I've recently returned from a short hiking holiday in the Welsh mountains of Snowdonia, a holiday on which I brought Desolation Angels along with me to read. Call me an idealist, but part of me was looking for some kind of beat Kerouackian journey of experience in the wilderness - not that we were that far from people most of the time - and indeed, part of the time it was like this. These photographs (presented in chronological order) were taken on a beautiful cloudless day, on a 15k ridge walk to the peaks of Glyder Fach and Glyder Fawr (some way to the northwest of Mt. Snowdon, Yr Wddfa). I used a Fuji FinePix S7000 digital SLR, and converted the pictures afterwards (mostly with a red filter... as all b/w photographers know, it is great for bringing up atmospheric skyscapes).

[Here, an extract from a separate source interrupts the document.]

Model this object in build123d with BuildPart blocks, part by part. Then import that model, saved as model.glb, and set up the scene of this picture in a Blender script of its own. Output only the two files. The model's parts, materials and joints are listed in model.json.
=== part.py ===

Desolation Angels isn't much of a mountain book - in spite of its beginning with Kerouac in situ on a mountaintop like the crazy ascetic monk he always wanted to be - and I think The Dharma Bums, with its vivid account of Ray, Japhy and Morley's hike up the Matterhorn, better fits that description. Nevertheless, the solitude and inescapable vastness of the mountain landscape is a key emotional and philosophical theme of the novel. Mt. Desolation, and the rest of the Cascades for that matter, are probably incomparably vaster and emptier than the rocky enclave of Snowdonia, but I'm going to go ahead and draw the comparison anyway.
I'm no poet, and I'm not really all that much of a writer - definitely more of a reader! - so here's my own artistic response to Kerouac's "Desolation Blues" in Twelve Choruses: "Desolation Black & Whites" in Twelve Portraits.
3 comments:
beautiful pictures Gabba....looks like an awesome time. I especially dig the last pic...
thanks... the last one has 'human interest' in it I guess! Yeah, that was a beautiful day... although I did get sunburnt being out in the complete absence of shade all the time. Damn desolation!